Una decisione molto importante in tema di responsabilità delle piattaforme social, in particolare Facebook, per la quale è stato previsto un obbligo, dietro richiesta di un giudice, di monitorare l’attività dei propri utenti al fine di evitare la proliferazione di contenuti illeciti identici o similari. Il punto di partenza sarebbe però un contenuto illecito riconosciuto da un giudice nazionale.

Innocenzo Genna, esperto di policy digitali a Bruxelles.

Le motivazioni e la prima causa che ha spinto l’UE a prendere questa decisione è stato il caso di Eva Glawischnig-Piesczek, ex leader del Partito verde austriaco, quando cercò di rimuovere contenuti diffamatori che la riguardavano.

Contenuti illeciti ed equivalenti e rischio di censura

La sentenza appare sin da subito come un colpo grave per le piattaforme come Facebook. Dà loro la responsabilità di sorvegliare i contenuti illegali, mentre prima avevano solo l’obbligo di eliminare i contenuti segnalati.

Il problema sorgere quando si tratta di contenuti illeciti ed equivalenti per evitare la condivisione e la prolificazione di tali contenuti. Il problema è nell’automatizzazione di tale processo e l’ovvio rischio di fraintendimenti da parte della macchina. Per riportare l’esempio dell’avvocato Guido Scorza, presidente dell’Istituto per le politiche dell’innovazione, si potrebbe eliminare/oscurare un contenuto che per la macchina risulta illecito ma per un essere umano no. Basti pensare a tutti i post che si pubblicano criticando un contenuto giudicato illecito,

C’è della preoccupazione su questa nuova sentenza, che mina la libertà di espressione e il diritto di conoscenza se gestito male.

È rischioso il concetto di analogo o di contenuto equivalente perché quando si parla di libertà di parola il diavolo sta nei dettagli. Se si legittima l’uso degli algoritmi alla ricerca di contenuti analoghi, il rischio di censura è elevato. Infine sono contrario all’estensione globale di un provvedimento di rimozione di contenuto nazionale, salvo che l’ordine di un giudice nazionale del Paese 1 non venga validato da quello del Paese 2 nel quale si vorrebbe che il contenuto fosse rimosso. Pensiamo a cosa accadrebbe se qualsiasi contenuto sgradito a governi censori dovesse divenire inaccessibile anche in Italia.

Viene anche sottolineata l’incoerenza con la decisione UE del diritto all’oblio su Google di cui abbiamo parlato in questo articolo.

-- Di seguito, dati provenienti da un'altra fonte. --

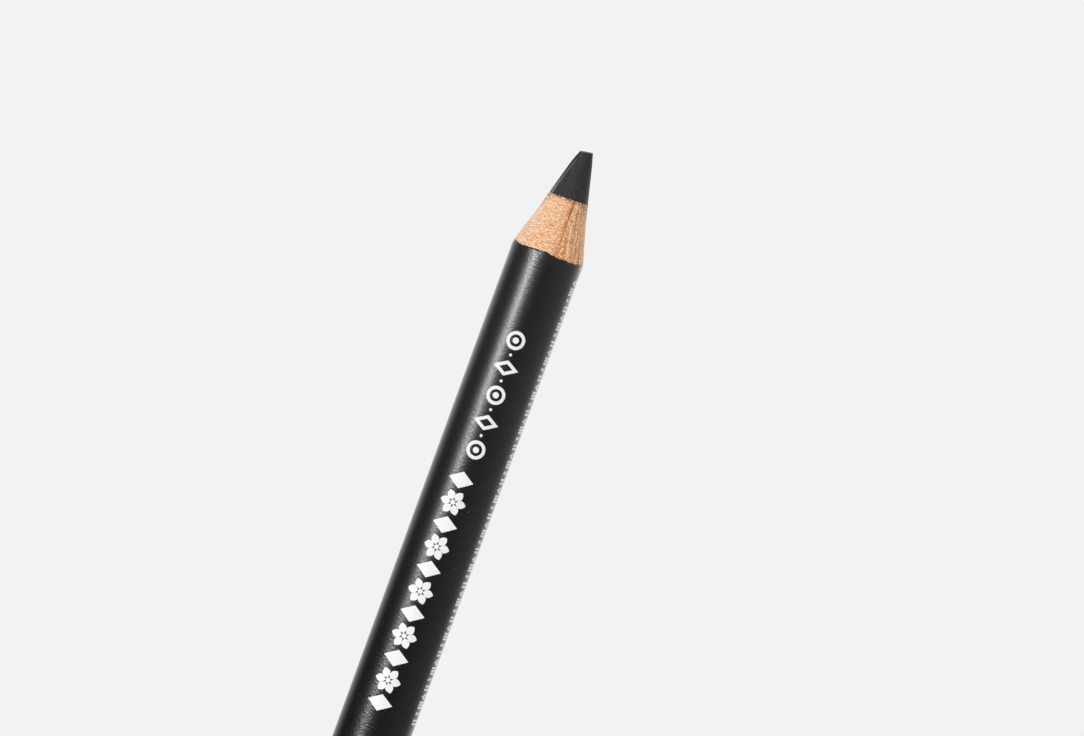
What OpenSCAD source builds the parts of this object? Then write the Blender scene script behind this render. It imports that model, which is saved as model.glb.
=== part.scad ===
// Round cosmetic pencil in a two-slat wooden casing, sharpened, standing on its dipped butt end.
// Millimetres. The pencil's axis is +Z, the butt rests on z = 0, the front is -Y and right is +X.

/* [Barrel] */
// Outside diameter of the lacquered barrel
barrel_d = 7.5; // [6.4:0.1:10]
// Length from the butt to the top of the tip
pencil_length = 128; // [60:1:180]
// Thickness of the lacquer on the barrel
lacquer_t = 0.08; // [0.05:0.01:0.2]

/* [Lead] */
// Diameter of the lead
lead_d = 4.1; // [2.5:0.1:4.6]
// How far the lead and the glued joint lie to the right of the barrel's centre
lead_offset = 0.1; // [0:0.05:0.3]

/* [Casing] */
// Turn of the glued joint about the axis, from front towards right, in degrees
joint_turn = 13; // [-60:1:60]
// Thickness of the glue film between the slats and around the lead
glue_t = 0.03; // [0.01:0.01:0.1]

/* [Sharpened point] */
// Half angle of the cone where it starts at the lacquer, in degrees
shoulder_angle = 17.3; // [15:0.1:24]
// Half angle of the cone where it runs to the tip, in degrees
taper_angle = 14.5; // [11:0.1:20]
// Diameter at which the steeper cone passes into the slimmer one
knee_d = 5.2; // [4.8:0.1:5.8]
// Lean of the point to the right, from a sharpener held askew, in degrees
point_lean = 0.7; // [0:0.1:2]

/* [Worn tip] */
// Width of the worn flat on the tip
worn_d = 1.45; // [0.6:0.05:2.2]
// Slant of the worn flat, highest on the right, in degrees
worn_slant = 8; // [0:0.5:20]
// Turn of the slant's high side about the axis, from right towards back, in degrees
worn_turn = 20; // [-40:5:60]
// Width of the bevel rubbed round the worn flat
worn_bevel = 0.12; // [0.04:0.02:0.2]

/* [Scraped side of the lead] */
// Turn of the scraped side about the axis, from front towards left, in degrees
scrape_turn = 77; // [0:1:180]
// Angle of the lead's girth that the scraped side takes, in degrees
scrape_width = 34; // [10:1:50]
// Length of sound lead left above the scraped side
scrape_end = 1; // [0.4:0.1:2]

/* [Butt end] */
// Thickness of the dipped end
dip_t = 0.8; // [0.4:0.05:1.5]
// Radius of the dipped end's rounded edge
dip_edge_r = 0.4; // [0.1:0.05:0.5]

/* [Hidden] */
$fn = 96;

barrel_r = barrel_d / 2;
wood_r = barrel_r - lacquer_t;
lead_r = lead_d / 2;
groove_r = lead_r + glue_t;
knee_r = knee_d / 2;
worn_r = worn_d / 2;
flat_r = worn_r - worn_bevel;

// Heights on the point's own axis, from the shoulder where the cone leaves the lacquer
knee_h = (barrel_r - knee_r) / tan(shoulder_angle);
apex_h = knee_h + knee_r / tan(taper_angle);
worn_h = apex_h - worn_r / tan(taper_angle);
lead_h = apex_h - lead_r / tan(taper_angle);
shoulder_z = pencil_length - worn_h;

// What is cut away reaches this far past the surfaces that it cuts
clear = 1;
cut_r = barrel_r + clear;
cut_h = apex_h + clear;

// The fillet on the dip stays within its thickness
edge_r = min(dip_edge_r, dip_t);

left_wood_colour = [0.87, 0.69, 0.52];
right_wood_colour = [0.76, 0.57, 0.41];
lead_colour = [0.22, 0.22, 0.23];
lacquer_colour = [0.09, 0.09, 0.1];

// Places its children on the point's own axis, which leans from the shoulder's centre
module on_point_axis() {
    translate([0, 0, shoulder_z])
        rotate([0, point_lean, 0])
            children();
}

// Everything that the sharpener takes off, outside its two cones
module shavings() {
    on_point_axis()
        rotate_extrude()
            polygon([
                [cut_r, -clear / tan(shoulder_angle)],
                [knee_r, knee_h],
                [0, apex_h],
                [0, cut_h],
                [cut_r, cut_h]
            ]);
}

// What wears off the tip: all above a slanted plane, and a bevel round it
module worn_off() {
    on_point_axis()
        rotate([0, 0, worn_turn])
            translate([flat_r, 0, worn_h])
                rotate([0, -worn_slant, 0])
                    translate([-flat_r, 0, 0])
                        rotate_extrude()
                            polygon([
                                [0, 0],
                                [flat_r, 0],
                                [worn_r + worn_bevel, -2 * worn_bevel],
                                [worn_r + clear, -2 * worn_bevel],
                                [worn_r + clear, cut_h - worn_h],
                                [0, cut_h - worn_h]
                            ]);
}

// A flat through the cone's apex, so that its two edges run along the lead as straight lines
module scraped_off() {
    flat_angle = atan(tan(taper_angle) * cos(scrape_width / 2));
    on_point_axis()
        rotate([0, 0, -90 - scrape_turn])
            translate([0, 0, apex_h])
                rotate([0, -flat_angle, 0])
                    translate([0, -lead_r, -(apex_h - lead_h) / cos(flat_angle)])
                        cube([clear, lead_d, (worn_h - scrape_end - lead_h) / cos(flat_angle)]);
}

// A round bar of the casing from the dip upwards, longer than the pencil before it is sharpened
module bar(r) {
    translate([0, 0, dip_t])
        cylinder(h = pencil_length + clear - dip_t, r = r);
}

// One slat: half of the bar on the given side of the glued joint, grooved for the lead and sharpened
module slat(side) {
    difference() {
        intersection() {
            bar(wood_r);
            translate([lead_offset, 0, 0])
                rotate([0, 0, joint_turn])
                    translate([side * (glue_t / 2 + barrel_d / 2), 0, pencil_length / 2])
                        cube([barrel_d, 2 * barrel_d, pencil_length + 2 * clear], center = true);
        }
        translate([lead_offset, 0, -clear])
            cylinder(h = pencil_length + 3 * clear, r = groove_r);
        shavings();
    }
}

module left_slat() {
    color(left_wood_colour)
        slat(-1);
}

module right_slat() {
    color(right_wood_colour)
        slat(1);
}

module lead() {
    color(lead_colour)
        difference() {
            translate([lead_offset, 0, 0])
                bar(lead_r);
            shavings();
            worn_off();
            scraped_off();
        }
}

module lacquer() {
    color(lacquer_colour)
        difference() {
            bar(barrel_r);
            translate([0, 0, -clear])
                cylinder(h = pencil_length + 3 * clear, r = wood_r);
            shavings();
        }
}

module end_dip() {
    color(lacquer_colour)
        rotate_extrude()
            union() {
                square([barrel_r - edge_r, dip_t]);
                translate([0, edge_r])
                    square([barrel_r, dip_t - edge_r]);
                intersection() {
                    translate([barrel_r - edge_r, edge_r])
                        circle(edge_r);
                    square([barrel_r, dip_t]);
                }
            }
}

left_slat();
right_slat();
lead();
lacquer();
end_dip();
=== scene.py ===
"""A sharpened eyeliner pencil: its cut wood, lead, lacquer and print, and the studio that shows them."""

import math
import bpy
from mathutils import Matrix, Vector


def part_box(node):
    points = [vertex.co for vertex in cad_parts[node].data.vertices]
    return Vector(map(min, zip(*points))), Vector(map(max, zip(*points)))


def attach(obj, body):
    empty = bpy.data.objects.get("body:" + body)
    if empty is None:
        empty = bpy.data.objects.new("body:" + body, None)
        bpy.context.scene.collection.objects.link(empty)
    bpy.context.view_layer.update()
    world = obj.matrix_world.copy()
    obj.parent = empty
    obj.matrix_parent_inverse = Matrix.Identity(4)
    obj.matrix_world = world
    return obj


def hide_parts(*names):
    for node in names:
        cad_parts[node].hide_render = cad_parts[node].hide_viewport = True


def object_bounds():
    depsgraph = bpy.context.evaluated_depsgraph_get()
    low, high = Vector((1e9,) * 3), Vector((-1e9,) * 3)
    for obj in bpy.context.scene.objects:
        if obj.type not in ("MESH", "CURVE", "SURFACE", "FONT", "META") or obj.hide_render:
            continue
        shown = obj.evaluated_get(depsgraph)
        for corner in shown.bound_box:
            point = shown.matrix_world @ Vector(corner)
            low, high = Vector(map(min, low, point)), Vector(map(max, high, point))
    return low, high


bl_info = {
    "name": "Eyeliner pencil",
    "version": (1, 0, 0),
    "blender": (4, 5, 0),
    "location": "3D View > Sidebar > Pencil",
    "description": "Dresses a packed pencil with its cut wood, worn lead, lacquer and print",
    "category": "Add Mesh",
}

import bmesh
import bpy
from bpy.props import FloatProperty, FloatVectorProperty, PointerProperty
from bpy.types import Operator, Panel, PropertyGroup
from mathutils import Matrix, Vector, noise

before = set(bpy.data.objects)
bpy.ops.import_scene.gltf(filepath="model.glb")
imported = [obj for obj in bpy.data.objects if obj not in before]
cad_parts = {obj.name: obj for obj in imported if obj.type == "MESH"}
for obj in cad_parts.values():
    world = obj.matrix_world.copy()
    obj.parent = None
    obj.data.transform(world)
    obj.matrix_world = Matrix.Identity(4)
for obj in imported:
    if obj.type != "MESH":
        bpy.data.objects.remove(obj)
CAD_LOW, CAD_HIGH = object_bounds()

MM = 0.001
BODY = "root"

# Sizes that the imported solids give
PENCIL_LENGTH = CAD_HIGH.z
BARREL_RADIUS = CAD_HIGH.x
DIP_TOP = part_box("end_dip")[1].z
LEAD_LOW, LEAD_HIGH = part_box("lead")
LEAD_RADIUS = (LEAD_HIGH.x - LEAD_LOW.x) / 2
LEAD_CENTRE = Vector(((LEAD_LOW.x + LEAD_HIGH.x) / 2, 0, 0))

# The barrel's own centre line
AXIS = Vector((0, 0, 0))

# What each vertex of a spun outline belongs to, and the share that marks the ring just under the rim
STILL, BARREL, CUT, LIP, RIM, END = range(6)
UNDER_RIM = -1

# How many steps round the axis each piece is spun in
SLAT_STEPS, LEAD_STEPS, COAT_STEPS, DIP_STEPS = 264, 360, 720, 180

# A distance too small to see, which keeps two surfaces or two rows of vertices apart
HAIR = 0.001 * MM

# How far below the wood's edge the lead's cut side starts, and about what share of that side this takes up
BURIED = 0.7 * MM
BURIED_SHARE = 0.11

# Width of the strips into which flat ink is cut before it is bent round the barrel
STRIP = 0.2 * MM

# Radius in millimetres at which the materials measure arcs round the pencil
ARC_RADIUS = 3

# Vertices closer than this are merged
MERGE = 1e-8

# A distance from the scraped side's edge at which nothing of it shows
FAR = 1.0


def length(name, millimetres, description):
    """A size that the sidebar shows in the scene's unit of length."""
    return FloatProperty(name=name, description=description, default=millimetres * MM,
                         unit="LENGTH", precision=6)


def angle(name, degrees, description):
    """An angle that the sidebar shows in degrees."""
    return FloatProperty(name=name, description=description, default=math.radians(degrees),
                         unit="ROTATION")


def amount(name, value, description):
    """A plain number without a unit."""
    return FloatProperty(name=name, description=description, default=value, precision=3)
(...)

Perché il diritto all’oblio di Google non si estende oltre i confini della nazione, mentre l’oscurantismo di Facebook sì?

La risposta di Facebook

Nella risposta di Facebook si esterna speranza che i tribunali adottino approcci che non minano la libertà di espressione. Ma esterna anche forti perplessità e dubbi su altri punti. Come per esempio sul ruolo che avranno le aziende che dovrebbero monitorare i contenuti illegali di un Paese. Soprattutto nota come questa sentenza mini il principio per cui i paesi non possono imporsi a vicenda le proprie regole. Un paese restrittivo come Corea o Cina può obbligare un paese europeo a cancellare determinati contenuti? Inoltre su Facebook esiste già un regolamento che vige su come e cosa un utente può condividere.

Speriamo che i tribunali adottino un approccio proporzionato e misurato, per evitare di limitare la libertà di espressione. Questa sentenza solleva interrogativi importanti sulla libertà di espressione e sul ruolo che le aziende del web dovrebbero svolgere nel monitorare, interpretare e rimuovere contenuti che potrebbero essere illegali in un determinato Paese.

Su Facebook abbiamo già degli standard della Comunità che stabiliscono ciò che le persone possono e non possono condividere sulla nostra piattaforma e un processo in atto per limitare i contenuti che violano le leggi locali. Questa sentenza si spinge ben oltre, mina il consolidato principio secondo cui un Paese non ha il diritto di imporre le proprie leggi sulla libertà di parola ad un altro Paese. Inoltre, apre la porta ad obblighi imposti alle aziende del web di monitorare proattivamente i contenuti per poi interpretare se sono ‘equivalenti’ a contenuti ritenuti illegali. Per ottenere questo diritto – conclude la nota – i tribunali nazionali dovranno prevedere definizioni molto chiare su cosa significhino ‘identico’ ed ‘equivalente’ concretamente.